The future immigration system will be quick and easy to use.
We will introduce a streamlined application process for those visiting, or coming to work or coming to study, that uses the latest digital technology.
This will improve the experience visitors and travellers have crossing the border.
We will also make it possible for more people to use e-gates.
At the same time, we will improve security at the border by introducing an Electronic Travel Authorisation Scheme and phasing out the use of insecure national identity cards.
We are proposing a single skills-based immigration system that will be fit for the future.
One that is flexible, to accommodate the trade deals we agree with the EU and other countries.
It will operate from 2021, but it will be phased in to give individuals, businesses and the government the time needed to adapt.

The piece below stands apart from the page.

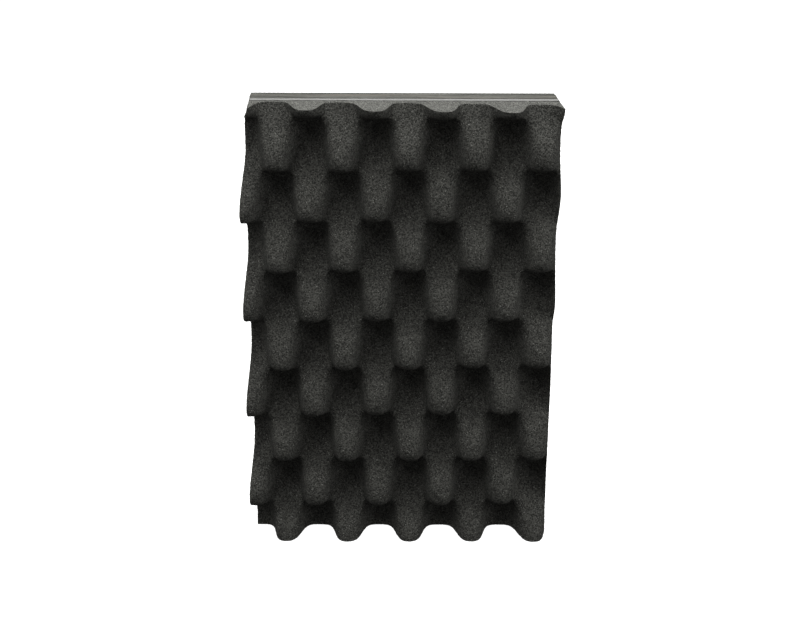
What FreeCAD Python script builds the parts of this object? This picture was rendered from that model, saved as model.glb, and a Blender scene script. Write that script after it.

This means that individuals do not need to make immediate changes and businesses do not need to rush through plans based on guesswork about the future system.
Mr Speaker, the Immigration white paper outlines proposals for the biggest change to our immigration system in a generation.
However, it is important to note it is not the final word.
Rather, it is the starting point for a national conversation on our future immigration system.
And I’m pleased to announce that the government will be launching a year-long programme of engagement across the UK to ensure a wide range of views are heard.
I am confident that all the measures I have outlined today will ensure that the UK continues to flourish outside of the EU.
That the future immigration system is geared towards controlling who can come here and for what purpose, reducing net migration while ensuring the brightest and best can work and study in the UK.
That it will boost our economy and benefit the British people.
We are building a fair and sustainable immigration system that answers the concerns people have rightly had about free movement.
An immigration system that is designed in Britain, made in Britain and that serves our national interest.
I commend this statement to the House.